** START Exercise material **

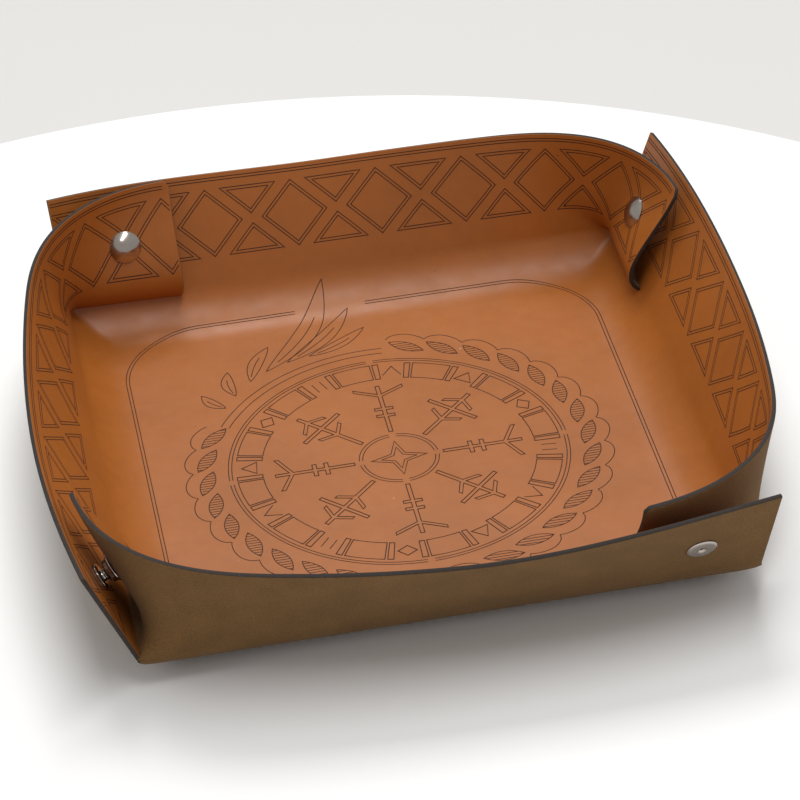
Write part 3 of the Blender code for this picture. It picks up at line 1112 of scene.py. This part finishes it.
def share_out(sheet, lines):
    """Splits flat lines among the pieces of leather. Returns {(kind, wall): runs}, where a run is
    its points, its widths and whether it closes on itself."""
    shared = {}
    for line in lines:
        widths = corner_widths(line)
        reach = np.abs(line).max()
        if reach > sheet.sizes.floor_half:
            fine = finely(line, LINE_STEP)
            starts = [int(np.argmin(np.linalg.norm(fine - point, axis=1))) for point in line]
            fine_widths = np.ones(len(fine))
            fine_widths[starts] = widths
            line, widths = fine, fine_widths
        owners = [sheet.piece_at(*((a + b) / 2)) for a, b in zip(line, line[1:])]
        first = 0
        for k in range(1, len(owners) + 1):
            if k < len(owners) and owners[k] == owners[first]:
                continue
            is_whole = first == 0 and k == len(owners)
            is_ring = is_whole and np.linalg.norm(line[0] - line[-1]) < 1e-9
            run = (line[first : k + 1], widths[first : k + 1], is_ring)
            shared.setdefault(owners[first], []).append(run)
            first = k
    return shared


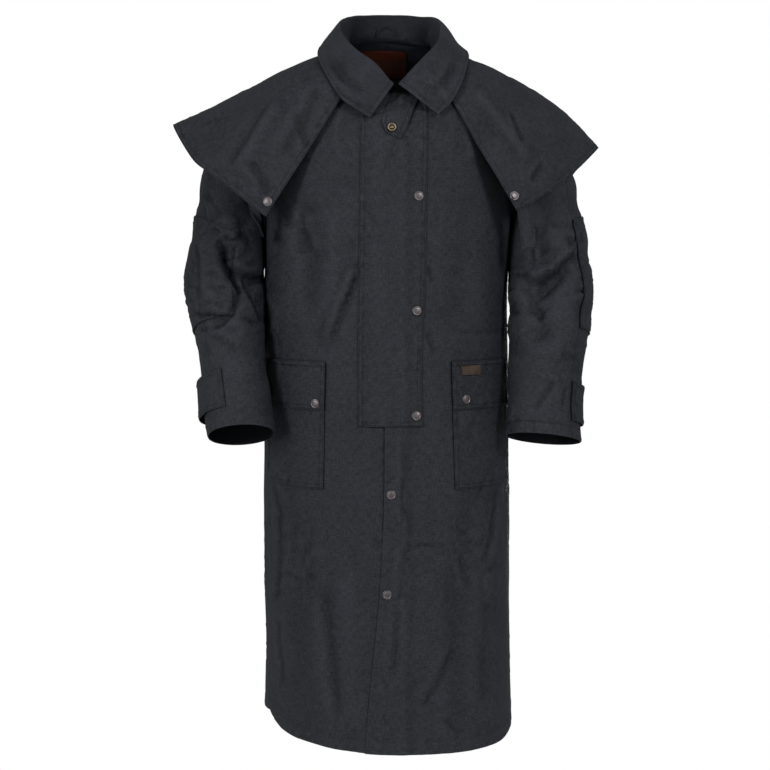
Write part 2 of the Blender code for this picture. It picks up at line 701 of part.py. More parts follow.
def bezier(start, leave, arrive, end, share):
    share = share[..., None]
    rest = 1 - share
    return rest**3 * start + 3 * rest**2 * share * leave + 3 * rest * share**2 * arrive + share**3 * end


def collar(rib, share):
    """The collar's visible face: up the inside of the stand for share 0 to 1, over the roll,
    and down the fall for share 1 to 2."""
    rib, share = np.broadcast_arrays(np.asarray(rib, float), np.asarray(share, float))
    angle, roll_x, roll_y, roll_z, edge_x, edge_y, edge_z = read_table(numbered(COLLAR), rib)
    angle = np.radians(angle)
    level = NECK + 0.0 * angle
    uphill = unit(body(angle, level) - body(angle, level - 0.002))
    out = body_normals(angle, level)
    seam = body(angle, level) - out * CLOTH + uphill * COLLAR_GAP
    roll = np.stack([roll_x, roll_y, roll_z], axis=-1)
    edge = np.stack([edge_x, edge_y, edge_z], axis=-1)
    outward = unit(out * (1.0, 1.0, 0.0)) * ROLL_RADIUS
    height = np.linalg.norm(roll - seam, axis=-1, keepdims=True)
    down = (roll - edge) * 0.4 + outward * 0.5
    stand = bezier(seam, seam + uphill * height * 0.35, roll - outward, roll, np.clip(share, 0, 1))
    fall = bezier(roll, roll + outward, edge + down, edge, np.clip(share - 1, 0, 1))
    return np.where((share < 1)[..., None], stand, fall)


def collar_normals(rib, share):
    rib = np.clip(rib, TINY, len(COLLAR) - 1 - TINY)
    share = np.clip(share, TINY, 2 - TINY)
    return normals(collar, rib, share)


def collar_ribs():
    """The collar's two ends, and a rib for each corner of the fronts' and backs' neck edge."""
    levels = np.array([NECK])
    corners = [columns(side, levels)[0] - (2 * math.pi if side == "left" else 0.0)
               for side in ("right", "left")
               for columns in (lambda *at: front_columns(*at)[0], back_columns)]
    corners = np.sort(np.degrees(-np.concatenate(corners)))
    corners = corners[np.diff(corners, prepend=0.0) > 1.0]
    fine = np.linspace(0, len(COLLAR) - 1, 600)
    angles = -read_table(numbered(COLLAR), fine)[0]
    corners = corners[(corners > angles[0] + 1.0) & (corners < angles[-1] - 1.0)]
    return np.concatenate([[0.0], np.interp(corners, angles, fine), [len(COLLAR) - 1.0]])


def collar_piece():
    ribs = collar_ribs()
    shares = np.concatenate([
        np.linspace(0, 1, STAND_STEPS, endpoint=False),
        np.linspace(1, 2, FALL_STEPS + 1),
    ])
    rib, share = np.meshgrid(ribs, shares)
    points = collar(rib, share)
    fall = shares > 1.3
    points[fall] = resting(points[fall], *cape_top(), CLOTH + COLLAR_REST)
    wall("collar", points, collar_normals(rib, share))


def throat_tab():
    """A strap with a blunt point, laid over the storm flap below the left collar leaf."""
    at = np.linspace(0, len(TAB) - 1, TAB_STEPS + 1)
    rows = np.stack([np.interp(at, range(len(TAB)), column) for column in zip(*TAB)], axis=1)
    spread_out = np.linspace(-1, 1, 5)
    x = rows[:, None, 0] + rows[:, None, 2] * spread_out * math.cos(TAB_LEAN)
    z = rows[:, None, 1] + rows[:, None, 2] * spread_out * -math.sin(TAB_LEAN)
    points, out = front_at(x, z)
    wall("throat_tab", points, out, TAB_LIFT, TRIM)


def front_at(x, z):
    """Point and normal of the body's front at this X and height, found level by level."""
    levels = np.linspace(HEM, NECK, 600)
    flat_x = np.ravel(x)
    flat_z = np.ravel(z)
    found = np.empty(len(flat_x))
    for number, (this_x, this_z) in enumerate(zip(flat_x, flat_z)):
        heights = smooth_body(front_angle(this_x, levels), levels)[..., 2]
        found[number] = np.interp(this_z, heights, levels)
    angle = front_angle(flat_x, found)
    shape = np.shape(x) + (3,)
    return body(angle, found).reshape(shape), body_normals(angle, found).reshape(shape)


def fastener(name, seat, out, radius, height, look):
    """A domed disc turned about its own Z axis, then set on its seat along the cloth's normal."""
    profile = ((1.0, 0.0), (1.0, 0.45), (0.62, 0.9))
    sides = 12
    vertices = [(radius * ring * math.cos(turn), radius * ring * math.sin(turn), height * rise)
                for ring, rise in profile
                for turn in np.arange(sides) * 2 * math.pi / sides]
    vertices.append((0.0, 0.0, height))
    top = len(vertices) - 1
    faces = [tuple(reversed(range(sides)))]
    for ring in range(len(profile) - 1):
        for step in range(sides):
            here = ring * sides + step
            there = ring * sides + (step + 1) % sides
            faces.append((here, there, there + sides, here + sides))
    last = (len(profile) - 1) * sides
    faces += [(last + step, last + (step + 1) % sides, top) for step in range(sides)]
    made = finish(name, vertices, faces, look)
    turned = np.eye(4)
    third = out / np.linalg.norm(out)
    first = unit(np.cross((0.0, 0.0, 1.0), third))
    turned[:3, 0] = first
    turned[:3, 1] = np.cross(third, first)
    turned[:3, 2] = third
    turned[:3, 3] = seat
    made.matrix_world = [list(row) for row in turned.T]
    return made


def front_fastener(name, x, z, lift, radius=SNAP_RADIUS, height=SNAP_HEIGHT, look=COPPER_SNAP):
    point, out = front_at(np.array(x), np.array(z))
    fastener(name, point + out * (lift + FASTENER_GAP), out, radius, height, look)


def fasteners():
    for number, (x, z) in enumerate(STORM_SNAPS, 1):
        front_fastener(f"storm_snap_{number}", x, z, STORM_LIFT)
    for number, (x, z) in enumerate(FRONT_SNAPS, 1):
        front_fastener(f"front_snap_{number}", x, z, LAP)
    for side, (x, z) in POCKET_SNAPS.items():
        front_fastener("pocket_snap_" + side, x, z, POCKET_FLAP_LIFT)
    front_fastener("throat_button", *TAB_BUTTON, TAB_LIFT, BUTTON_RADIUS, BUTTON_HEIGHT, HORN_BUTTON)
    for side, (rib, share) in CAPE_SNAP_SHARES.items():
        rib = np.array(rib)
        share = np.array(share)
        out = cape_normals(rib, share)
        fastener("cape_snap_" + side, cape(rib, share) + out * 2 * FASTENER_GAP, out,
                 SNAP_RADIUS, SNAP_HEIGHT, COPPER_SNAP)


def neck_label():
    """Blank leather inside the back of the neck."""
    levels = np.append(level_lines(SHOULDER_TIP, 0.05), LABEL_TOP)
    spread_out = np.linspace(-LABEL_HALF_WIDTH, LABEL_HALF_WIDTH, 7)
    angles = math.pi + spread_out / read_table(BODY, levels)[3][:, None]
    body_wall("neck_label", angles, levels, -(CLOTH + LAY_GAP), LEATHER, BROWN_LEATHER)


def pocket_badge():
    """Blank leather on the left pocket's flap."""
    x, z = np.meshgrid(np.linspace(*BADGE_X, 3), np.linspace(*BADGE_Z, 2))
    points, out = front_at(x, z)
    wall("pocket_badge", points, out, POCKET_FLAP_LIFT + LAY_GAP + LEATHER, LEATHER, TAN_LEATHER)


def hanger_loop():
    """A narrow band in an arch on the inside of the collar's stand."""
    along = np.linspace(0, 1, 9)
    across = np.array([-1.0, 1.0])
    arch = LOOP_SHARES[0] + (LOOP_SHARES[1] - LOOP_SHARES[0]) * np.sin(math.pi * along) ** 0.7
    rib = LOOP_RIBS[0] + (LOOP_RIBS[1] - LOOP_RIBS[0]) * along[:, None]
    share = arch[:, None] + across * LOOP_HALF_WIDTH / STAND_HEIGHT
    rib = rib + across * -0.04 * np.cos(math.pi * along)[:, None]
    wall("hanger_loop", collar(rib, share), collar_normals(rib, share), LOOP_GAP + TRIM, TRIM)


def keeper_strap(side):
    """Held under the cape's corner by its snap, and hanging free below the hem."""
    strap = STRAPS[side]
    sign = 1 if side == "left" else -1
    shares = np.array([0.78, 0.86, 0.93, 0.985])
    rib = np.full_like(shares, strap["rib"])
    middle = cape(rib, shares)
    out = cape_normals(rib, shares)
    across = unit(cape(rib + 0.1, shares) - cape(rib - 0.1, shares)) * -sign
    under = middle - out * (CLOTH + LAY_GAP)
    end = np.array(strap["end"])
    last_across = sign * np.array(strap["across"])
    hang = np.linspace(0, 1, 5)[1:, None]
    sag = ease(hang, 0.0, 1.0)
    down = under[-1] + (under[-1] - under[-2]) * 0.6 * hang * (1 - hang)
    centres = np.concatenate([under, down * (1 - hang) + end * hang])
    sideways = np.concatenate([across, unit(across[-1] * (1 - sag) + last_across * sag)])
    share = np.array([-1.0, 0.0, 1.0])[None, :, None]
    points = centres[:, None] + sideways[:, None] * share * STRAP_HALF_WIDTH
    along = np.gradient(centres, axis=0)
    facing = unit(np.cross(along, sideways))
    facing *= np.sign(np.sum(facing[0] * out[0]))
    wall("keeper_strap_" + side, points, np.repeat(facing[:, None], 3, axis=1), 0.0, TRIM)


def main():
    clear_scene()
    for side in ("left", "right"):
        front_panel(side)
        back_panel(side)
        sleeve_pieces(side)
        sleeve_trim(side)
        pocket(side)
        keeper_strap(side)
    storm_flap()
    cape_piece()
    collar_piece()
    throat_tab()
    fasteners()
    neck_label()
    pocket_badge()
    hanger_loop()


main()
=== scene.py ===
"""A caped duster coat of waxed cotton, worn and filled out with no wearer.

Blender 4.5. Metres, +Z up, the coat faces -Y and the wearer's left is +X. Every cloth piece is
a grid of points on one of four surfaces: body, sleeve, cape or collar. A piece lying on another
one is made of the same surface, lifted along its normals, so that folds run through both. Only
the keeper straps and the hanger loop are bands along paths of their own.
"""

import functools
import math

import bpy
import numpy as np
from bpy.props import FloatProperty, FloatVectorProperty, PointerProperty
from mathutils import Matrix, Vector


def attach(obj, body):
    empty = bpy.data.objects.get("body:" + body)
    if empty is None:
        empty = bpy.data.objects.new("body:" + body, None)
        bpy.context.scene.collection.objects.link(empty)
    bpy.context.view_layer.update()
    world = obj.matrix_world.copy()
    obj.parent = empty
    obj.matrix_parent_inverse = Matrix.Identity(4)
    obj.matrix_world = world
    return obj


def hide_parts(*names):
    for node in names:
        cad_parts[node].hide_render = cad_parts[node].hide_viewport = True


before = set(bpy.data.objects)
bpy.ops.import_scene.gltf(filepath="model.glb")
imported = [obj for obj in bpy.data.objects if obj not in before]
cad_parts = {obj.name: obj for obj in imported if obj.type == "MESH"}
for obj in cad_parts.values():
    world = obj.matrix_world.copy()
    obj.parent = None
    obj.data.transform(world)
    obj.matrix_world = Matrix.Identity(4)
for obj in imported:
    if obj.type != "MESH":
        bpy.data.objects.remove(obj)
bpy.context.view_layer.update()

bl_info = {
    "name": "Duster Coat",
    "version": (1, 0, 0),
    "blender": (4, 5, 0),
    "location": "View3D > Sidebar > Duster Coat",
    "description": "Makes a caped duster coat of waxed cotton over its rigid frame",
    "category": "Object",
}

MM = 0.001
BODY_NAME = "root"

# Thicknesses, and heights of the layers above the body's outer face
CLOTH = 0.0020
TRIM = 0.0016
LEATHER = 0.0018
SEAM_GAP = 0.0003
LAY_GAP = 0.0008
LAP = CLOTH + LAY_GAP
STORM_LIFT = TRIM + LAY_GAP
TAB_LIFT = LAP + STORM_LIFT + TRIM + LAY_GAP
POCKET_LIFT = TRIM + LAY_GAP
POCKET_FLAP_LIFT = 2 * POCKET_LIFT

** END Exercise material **
** START Exercise material **

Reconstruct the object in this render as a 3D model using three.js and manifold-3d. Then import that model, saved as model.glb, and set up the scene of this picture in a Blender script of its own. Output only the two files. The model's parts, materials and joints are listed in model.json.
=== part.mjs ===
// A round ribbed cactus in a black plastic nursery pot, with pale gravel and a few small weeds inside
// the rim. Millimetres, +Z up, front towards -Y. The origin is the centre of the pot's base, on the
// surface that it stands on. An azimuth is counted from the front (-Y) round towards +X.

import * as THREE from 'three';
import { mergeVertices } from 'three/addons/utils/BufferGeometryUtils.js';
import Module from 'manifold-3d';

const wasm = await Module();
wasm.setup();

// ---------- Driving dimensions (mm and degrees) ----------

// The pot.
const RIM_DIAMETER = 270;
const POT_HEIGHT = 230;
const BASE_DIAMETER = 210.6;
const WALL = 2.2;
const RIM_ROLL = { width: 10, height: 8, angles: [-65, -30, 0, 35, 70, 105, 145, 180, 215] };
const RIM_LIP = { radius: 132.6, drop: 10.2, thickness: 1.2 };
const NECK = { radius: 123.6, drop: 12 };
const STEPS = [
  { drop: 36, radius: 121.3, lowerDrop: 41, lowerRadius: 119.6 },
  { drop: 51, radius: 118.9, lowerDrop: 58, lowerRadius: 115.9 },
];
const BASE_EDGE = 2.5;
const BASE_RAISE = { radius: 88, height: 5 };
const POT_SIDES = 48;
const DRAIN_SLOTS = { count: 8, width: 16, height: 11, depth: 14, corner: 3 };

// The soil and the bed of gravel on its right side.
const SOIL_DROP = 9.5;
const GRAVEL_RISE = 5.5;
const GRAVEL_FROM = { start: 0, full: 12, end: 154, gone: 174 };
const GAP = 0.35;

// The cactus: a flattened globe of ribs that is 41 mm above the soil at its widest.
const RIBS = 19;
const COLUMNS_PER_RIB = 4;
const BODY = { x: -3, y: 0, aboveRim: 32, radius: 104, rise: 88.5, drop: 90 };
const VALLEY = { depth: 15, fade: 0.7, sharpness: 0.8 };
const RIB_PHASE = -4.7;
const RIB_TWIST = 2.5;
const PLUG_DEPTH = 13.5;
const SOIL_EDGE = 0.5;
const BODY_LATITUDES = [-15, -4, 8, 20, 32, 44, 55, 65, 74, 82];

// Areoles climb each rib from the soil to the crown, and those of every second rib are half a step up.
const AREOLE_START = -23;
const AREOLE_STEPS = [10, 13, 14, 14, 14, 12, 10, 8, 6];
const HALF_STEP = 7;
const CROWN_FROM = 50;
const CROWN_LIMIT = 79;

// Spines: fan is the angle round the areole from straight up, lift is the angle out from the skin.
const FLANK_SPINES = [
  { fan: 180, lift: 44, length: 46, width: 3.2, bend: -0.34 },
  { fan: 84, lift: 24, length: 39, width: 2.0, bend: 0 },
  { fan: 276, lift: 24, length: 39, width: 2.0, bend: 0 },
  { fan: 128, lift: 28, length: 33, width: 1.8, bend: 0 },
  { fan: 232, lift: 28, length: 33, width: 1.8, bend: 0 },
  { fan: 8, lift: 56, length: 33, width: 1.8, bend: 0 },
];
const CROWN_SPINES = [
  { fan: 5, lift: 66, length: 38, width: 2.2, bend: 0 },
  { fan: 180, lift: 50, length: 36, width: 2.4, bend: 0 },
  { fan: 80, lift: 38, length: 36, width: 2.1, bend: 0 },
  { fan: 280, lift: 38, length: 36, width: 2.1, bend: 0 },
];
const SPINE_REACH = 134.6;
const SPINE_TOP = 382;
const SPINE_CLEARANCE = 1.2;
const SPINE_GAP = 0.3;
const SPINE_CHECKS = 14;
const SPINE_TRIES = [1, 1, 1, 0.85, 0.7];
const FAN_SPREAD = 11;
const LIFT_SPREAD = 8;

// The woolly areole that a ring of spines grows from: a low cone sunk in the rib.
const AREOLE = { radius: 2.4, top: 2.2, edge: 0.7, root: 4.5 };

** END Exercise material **

Problem to work on
Above are the records; print exactly the lines from the line with "pocket(side)" to the line with "obj.matrix_parent_inverse = Matrix.Identity(4)", including both, and nothing else.

Solution
        pocket(side)
        keeper_strap(side)
    storm_flap()
    cape_piece()
    collar_piece()
    throat_tab()
    fasteners()
    neck_label()
    pocket_badge()
    hanger_loop()


main()
=== scene.py ===
"""A caped duster coat of waxed cotton, worn and filled out with no wearer.

Blender 4.5. Metres, +Z up, the coat faces -Y and the wearer's left is +X. Every cloth piece is
a grid of points on one of four surfaces: body, sleeve, cape or collar. A piece lying on another
one is made of the same surface, lifted along its normals, so that folds run through both. Only
the keeper straps and the hanger loop are bands along paths of their own.
"""

import functools
import math

import bpy
import numpy as np
from bpy.props import FloatProperty, FloatVectorProperty, PointerProperty
from mathutils import Matrix, Vector


def attach(obj, body):
    empty = bpy.data.objects.get("body:" + body)
    if empty is None:
        empty = bpy.data.objects.new("body:" + body, None)
        bpy.context.scene.collection.objects.link(empty)
    bpy.context.view_layer.update()
    world = obj.matrix_world.copy()
    obj.parent = empty
    obj.matrix_parent_inverse = Matrix.Identity(4)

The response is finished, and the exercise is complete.